Task brief: Repeat the records exactly. Every line must match.
- - - -
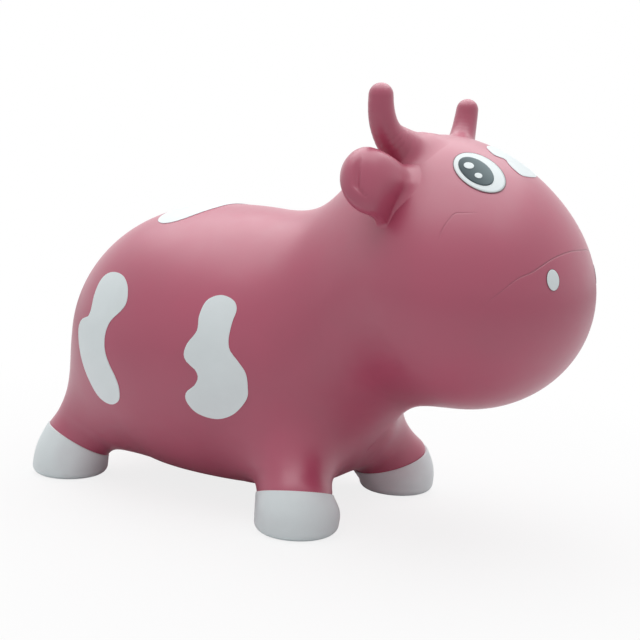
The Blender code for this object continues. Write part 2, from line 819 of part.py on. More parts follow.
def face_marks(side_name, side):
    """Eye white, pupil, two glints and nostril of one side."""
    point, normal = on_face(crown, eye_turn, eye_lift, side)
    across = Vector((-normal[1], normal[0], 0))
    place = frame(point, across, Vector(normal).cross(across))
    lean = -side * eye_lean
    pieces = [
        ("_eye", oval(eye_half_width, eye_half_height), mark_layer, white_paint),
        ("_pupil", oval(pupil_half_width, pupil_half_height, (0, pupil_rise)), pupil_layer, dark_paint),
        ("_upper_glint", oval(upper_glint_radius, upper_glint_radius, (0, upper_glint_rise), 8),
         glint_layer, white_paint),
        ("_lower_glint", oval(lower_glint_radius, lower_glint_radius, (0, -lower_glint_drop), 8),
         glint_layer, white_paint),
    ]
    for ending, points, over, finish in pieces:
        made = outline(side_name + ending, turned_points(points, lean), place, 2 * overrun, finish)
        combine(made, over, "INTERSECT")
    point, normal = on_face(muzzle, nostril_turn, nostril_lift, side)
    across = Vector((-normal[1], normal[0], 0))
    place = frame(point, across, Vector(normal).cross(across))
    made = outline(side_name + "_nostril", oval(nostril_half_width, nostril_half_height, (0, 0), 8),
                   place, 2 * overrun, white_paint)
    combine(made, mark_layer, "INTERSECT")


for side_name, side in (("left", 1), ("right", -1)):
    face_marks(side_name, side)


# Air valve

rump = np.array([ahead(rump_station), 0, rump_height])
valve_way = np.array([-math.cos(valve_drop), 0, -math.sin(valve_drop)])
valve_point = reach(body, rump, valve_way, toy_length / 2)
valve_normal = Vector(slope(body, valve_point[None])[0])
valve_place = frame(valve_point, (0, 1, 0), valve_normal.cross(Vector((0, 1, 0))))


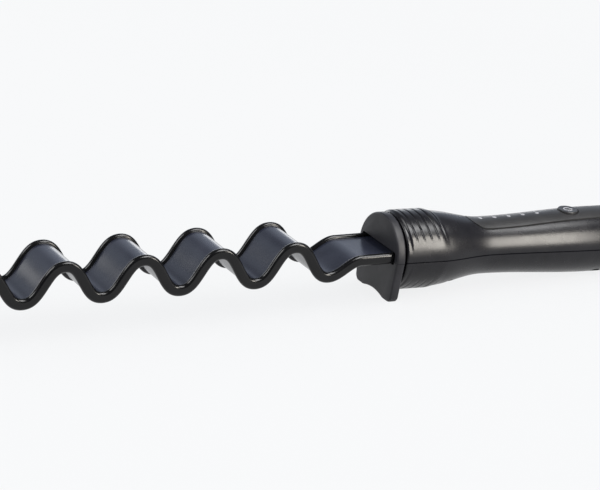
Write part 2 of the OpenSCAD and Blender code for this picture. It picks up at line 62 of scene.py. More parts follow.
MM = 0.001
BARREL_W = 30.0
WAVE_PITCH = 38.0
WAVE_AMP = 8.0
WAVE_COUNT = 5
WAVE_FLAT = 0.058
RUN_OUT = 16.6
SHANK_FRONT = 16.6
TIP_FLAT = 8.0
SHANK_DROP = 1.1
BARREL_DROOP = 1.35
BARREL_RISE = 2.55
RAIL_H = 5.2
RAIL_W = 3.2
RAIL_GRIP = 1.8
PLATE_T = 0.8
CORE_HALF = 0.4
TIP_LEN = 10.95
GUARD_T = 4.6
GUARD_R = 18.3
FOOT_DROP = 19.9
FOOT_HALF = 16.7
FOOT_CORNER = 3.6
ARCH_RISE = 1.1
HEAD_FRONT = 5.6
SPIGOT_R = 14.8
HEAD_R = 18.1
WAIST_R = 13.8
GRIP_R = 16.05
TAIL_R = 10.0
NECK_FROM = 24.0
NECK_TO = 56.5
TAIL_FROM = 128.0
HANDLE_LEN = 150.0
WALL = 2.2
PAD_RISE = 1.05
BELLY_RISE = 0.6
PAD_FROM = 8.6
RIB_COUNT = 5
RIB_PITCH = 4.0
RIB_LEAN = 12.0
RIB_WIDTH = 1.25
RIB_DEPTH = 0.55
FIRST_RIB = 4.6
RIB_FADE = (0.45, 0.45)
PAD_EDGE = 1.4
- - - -
Response to the task:
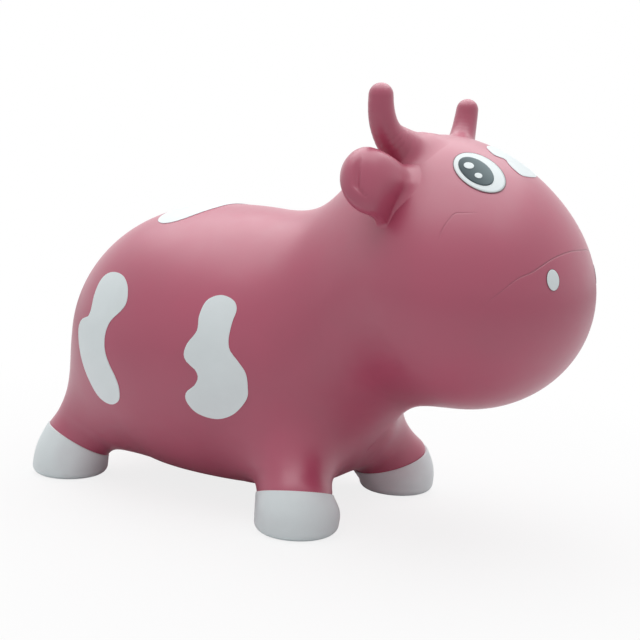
The Blender code for this object continues. Write part 2, from line 819 of part.py on. More parts follow.
def face_marks(side_name, side):
    """Eye white, pupil, two glints and nostril of one side."""
    point, normal = on_face(crown, eye_turn, eye_lift, side)
    across = Vector((-normal[1], normal[0], 0))
    place = frame(point, across, Vector(normal).cross(across))
    lean = -side * eye_lean
    pieces = [
        ("_eye", oval(eye_half_width, eye_half_height), mark_layer, white_paint),
        ("_pupil", oval(pupil_half_width, pupil_half_height, (0, pupil_rise)), pupil_layer, dark_paint),
        ("_upper_glint", oval(upper_glint_radius, upper_glint_radius, (0, upper_glint_rise), 8),
         glint_layer, white_paint),
        ("_lower_glint", oval(lower_glint_radius, lower_glint_radius, (0, -lower_glint_drop), 8),
         glint_layer, white_paint),
    ]
    for ending, points, over, finish in pieces:
        made = outline(side_name + ending, turned_points(points, lean), place, 2 * overrun, finish)
        combine(made, over, "INTERSECT")
    point, normal = on_face(muzzle, nostril_turn, nostril_lift, side)
    across = Vector((-normal[1], normal[0], 0))
    place = frame(point, across, Vector(normal).cross(across))
    made = outline(side_name + "_nostril", oval(nostril_half_width, nostril_half_height, (0, 0), 8),
                   place, 2 * overrun, white_paint)
    combine(made, mark_layer, "INTERSECT")


for side_name, side in (("left", 1), ("right", -1)):
    face_marks(side_name, side)


# Air valve

rump = np.array([ahead(rump_station), 0, rump_height])
valve_way = np.array([-math.cos(valve_drop), 0, -math.sin(valve_drop)])
valve_point = reach(body, rump, valve_way, toy_length / 2)
valve_normal = Vector(slope(body, valve_point[None])[0])
valve_place = frame(valve_point, (0, 1, 0), valve_normal.cross(Vector((0, 1, 0))))


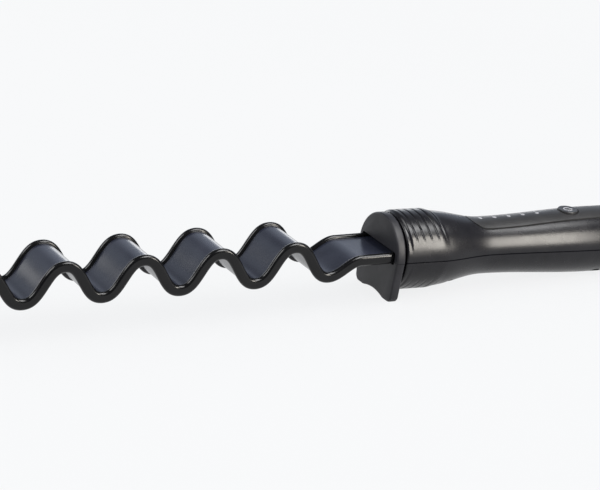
Write part 2 of the OpenSCAD and Blender code for this picture. It picks up at line 62 of scene.py. More parts follow.
MM = 0.001
BARREL_W = 30.0
WAVE_PITCH = 38.0
WAVE_AMP = 8.0
WAVE_COUNT = 5
WAVE_FLAT = 0.058
RUN_OUT = 16.6
SHANK_FRONT = 16.6
TIP_FLAT = 8.0
SHANK_DROP = 1.1
BARREL_DROOP = 1.35
BARREL_RISE = 2.55
RAIL_H = 5.2
RAIL_W = 3.2
RAIL_GRIP = 1.8
PLATE_T = 0.8
CORE_HALF = 0.4
TIP_LEN = 10.95
GUARD_T = 4.6
GUARD_R = 18.3
FOOT_DROP = 19.9
FOOT_HALF = 16.7
FOOT_CORNER = 3.6
ARCH_RISE = 1.1
HEAD_FRONT = 5.6
SPIGOT_R = 14.8
HEAD_R = 18.1
WAIST_R = 13.8
GRIP_R = 16.05
TAIL_R = 10.0
NECK_FROM = 24.0
NECK_TO = 56.5
TAIL_FROM = 128.0
HANDLE_LEN = 150.0
WALL = 2.2
PAD_RISE = 1.05
BELLY_RISE = 0.6
PAD_FROM = 8.6
RIB_COUNT = 5
RIB_PITCH = 4.0
RIB_LEAN = 12.0
RIB_WIDTH = 1.25
RIB_DEPTH = 0.55
FIRST_RIB = 4.6
RIB_FADE = (0.45, 0.45)
PAD_EDGE = 1.4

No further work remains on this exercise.